Back in December, we published our annual Previsory report, Celent 2022 Edition: Technology Trends Report . This report summarizes the major disruptions in insurance that are driving transformation. Of course major transformation requires executive conversations with the Board of Directors where expensive decisions are needed and there are conflicting inputs based on complex foundations.
And of course, conflicting inputs and complexities are exactly what Boards don’t prefer. Confusing (and constantly changing) technical concepts and jargon also don't help. So how does an executive turn these quagmires into straightforward conversations that build rapport and support?
Successful high value conversations begin with the Board’s end in mind, and with keeping the Board objective in sharp focus as the executive builds her/his conversation. Here are some ground rules that have worked and may be adaptable to your situation.
- Know your Audience.
- Start with Why.
- Have Only Three Takeaway Points.
Illustrate the Key Concept.
- Use Trusted Comparisons.
Brevity is your friend.
Know your Audience: The more you know about Board members’ professional experiences and capabilities the better your communication can be. Everything from the metaphors you select, to the examples you draw upon, to the amount of technical vocabulary you bring to the conversation will be informed by this. You are not just being courteous or empathetic; you are shortening the time it takes for Board members to understand, and trust their understanding of, key forces at work.
Start with Why: The information you are sharing, and/or decision you are placing in front of the Board, should begin and end with its meaningful business impact (and even better, describe that impact in measurable terms). It will be true that the actual decision calls for choice among various enabling paths, however, the first and most important decision is for the Board to invest for the business impact you put on the table.
Have Only Three Takeaway Points: You may have had to consider 500 things to generate the few final options that apply, but no Board will thank you for sharing it all. There should just be three things the Board remembers from your conversation.
- One of these should be that you are clearly a businessperson who understands the industry (as opposed to a technology geek who is expert in a discipline, for example).
- Another should be the principal positive business impact on the table in this discussion.
- Last, make sure to include the key reason the recommended approach is the right one for the company (not in some general ‘best practice’ way).

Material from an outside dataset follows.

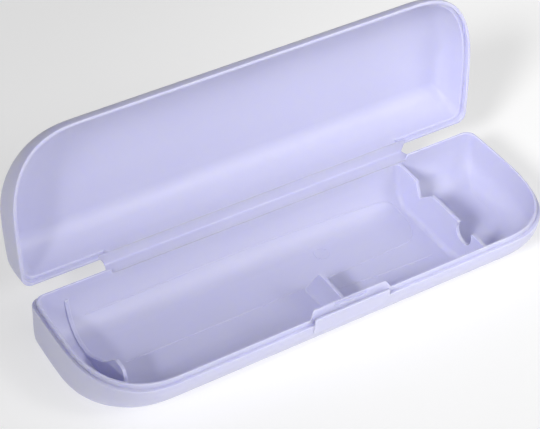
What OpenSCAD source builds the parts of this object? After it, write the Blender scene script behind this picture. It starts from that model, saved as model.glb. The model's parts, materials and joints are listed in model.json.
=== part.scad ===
// Hinged travel case for an electric toothbrush: a shallow base, a domed lid of the same outline, a web hinge
// along the rear edge and a snap latch at the front. The lid is drawn open, as the case is left on a shelf.
// +X runs along the case, +Y to the hinge, +Z up. The origin is on the underside, at the middle of the case.

/* [Case] */
// Overall length
case_len = 222; // [180:1:260]
// Width at the parting line, without the hinge
case_wid = 70; // [60:1:90]
// Height of the base up to the parting line
base_h = 22; // [20:0.5:30]
// Height of the lid above the parting line
lid_h = 20; // [18:0.5:30]
// Angle that the lid stands open
open_angle = 94.5; // [0:0.5:170]

/* [Outline] */
// Radius of the two corners at the hinge
rear_corner = 3.8; // [2:0.1:10]
// Outward bow of the two ends
end_bow = 0.7; // [0:0.1:2]
// Length of the front corners along the case
front_corner_x = 32; // [20:1:45]
// Length of the front corners across the case
front_corner_y = 42; // [30:1:50]
// Squareness of the front corners, where 2 is an ellipse
front_corner_power = 2.55; // [2:0.05:4]

/* [Walls] */
// Thickness of the base's wall at the rim
base_wall = 2.4; // [1.8:0.1:3]
// Thickness of the base's floor
base_floor = 2; // [1.2:0.1:3]
// Thickness of the lid's wall at the rim
lid_wall = 2.5; // [2:0.1:3]
// Thickness of the lid's crown
lid_crown = 1.3; // [1:0.1:2.5]
// Rounding of the outer rim edges
rim_edge = 0.4; // [0.1:0.1:0.8]

/* [Rim joint] */
// Width of the base's ledge outside its lip
ledge_wid = 1.4; // [1:0.1:1.6]
// Height of the base's lip above the parting line
lip_h = 2.3; // [1.5:0.1:3]
// Play between the lip and the lid's rebate
rim_play = 0.15; // [0.1:0.05:0.3]

/* [Hinge] */
// Length of the hinge web along the case
web_len = 148; // [100:1:170]
// Distance from the rear wall to the hinge line
web_reach = 3.4; // [2.5:0.1:5]
// Thickness of each flange of the web
flange_t = 1.2; // [0.8:0.1:2]
// Radius of the thin bead that bends
film_r = 0.35; // [0.25:0.05:0.5]

/* [Latch] */
// Length of the latch tongue at its foot
tongue_len = 40; // [24:1:60]
// Height of the latch tongue above the parting line
tongue_h = 5.2; // [4:0.1:5.6]
// Length of the catch recess in the tongue
recess_len = 16; // [8:1:24]
// Height of the thumb tab above the parting line
tab_h = 4.4; // [3:0.1:5]
// Thickness of the thumb tab at its top
tab_t = 1.2; // [0.8:0.1:1.6]

/* [Inside] */
// Place along the case of the partition for the brush heads
partition_x = 69.5; // [50:0.5:75]
// Place along the case of the cradle under the handle's end
cradle_x = -95; // [-98:0.5:-60]
// Place along the case of the rib behind the latch
centre_rib_x = 2.7; // [-30:0.1:30]
// Thickness of the partition and ribs
rib_t = 1.5; // [1:0.1:2.5]
// Radius of the round notch that holds a brush head's neck
neck_r = 5.2; // [4:0.1:7]

/* [Hidden] */
$fn = 48;
plastic = [0.80, 0.80, 0.93];
half_len = case_len / 2;
half_wid = case_wid / 2;
hinge_y = half_wid + web_reach;
// Play round the bead that bends, in the lid's flange
film_play = 0.06;
// The catch: a bead in the lid, its height above the parting line, and the groove that it snaps into
bead_r = 0.4;
bead_z = 1.1;
groove_r = 0.6;
// The thumb tab's gap to the front of the case, its depth below the parting line and its two ends
tab_gap = 0.15;
tab_foot = 4.2;
tab_x = [-18.9, 17.1];

// Each wall profile is [width, height] of the quarter ellipse that turns the wall into the floor or crown.
base_front_out = [28, base_h];
base_rear_out = [9, 9];
base_end_out = [4.5, 5];
base_in_h = base_h - base_floor;
base_front_in = [26, base_in_h];
base_rear_in = [13, 17];
base_end_in = [8, 11];
lid_front_out = [40, lid_h];
lid_rear_out = [12, 16];
lid_end_out = [6, 9];
lid_in_h = lid_h - lid_crown;
lid_front_in = [38, lid_in_h];
lid_rear_in = [11, 15];
lid_end_in = [5, 8];

// The rebate is as deep as the lip is high, with the same play over and beside it.
rebate_in = ledge_wid - rim_play;
rebate_h = lip_h;

// Inset of a wall at depth d below the rim, where the wall ends in a quarter ellipse at depth h.
function wall_inset(d, h, ellipse) =
    let (q = max(0, d - (h - ellipse[1])) / ellipse[1])
    ellipse[0] * (1 - sqrt(max(0, 1 - q * q)));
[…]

Ideally, none of these is a list, and for certain none is a long list. You should have all three of these in mind as you design every part of the conversation.
Illustrate the Key Driving Concept: Don’t ‘book report’ all the forces at work. Reduce the technical, where you must indulge this, to a metaphor or to a simple clear choice. Board members want to know that you know all the detail, but they need you to extract the key fulcrum that gives real leverage.
Use Trusted Comparisons: Place their company experience in context with carefully curated peers your Board will recognize and relate to. Such comparisons may come in many parts of the pitch, but the more board members know the comparative examples, the quicker they get your message.
Brevity is Your Friend: Keep your formal Board briefing short (perhaps 30 minutes on the outside). Use pre-briefings for background when needed but remember these are only to provide business foundational context, normally not to provide significant technical education and criteria. And I do not recommend sending pre-reading materials as a substitute for pre-Board briefings; you need to make certain this information is understood. This is done best in person, and if possible, in groups of just one or two Board members at a time. I have successfully used post-Board briefing packets to provide more comprehensive backup materials. Being able to refer to these in sessions can defuse concerns and show you anticipated the desire for deeper dives in some areas.
Much of this advice is based on broad experience with Boards that are interested in digitalization, cloud, disruptive innovation, and similar transformations, but whose members are often have limited personal business experience with operating in these ecosystems and are less grounded in directly enabling technologies. Yet they do know about these things intellectually and they do have personal consumer experiences that suggest how things should feel for your company’s stakeholders. While these are valid foundations it is up to the executive presenting a decision to complete the frame of reference for the Board. Finally, I acknowledge that your Board may be significantly more experienced and educated, which brings us back to our first precept; know your audience before you design your communication.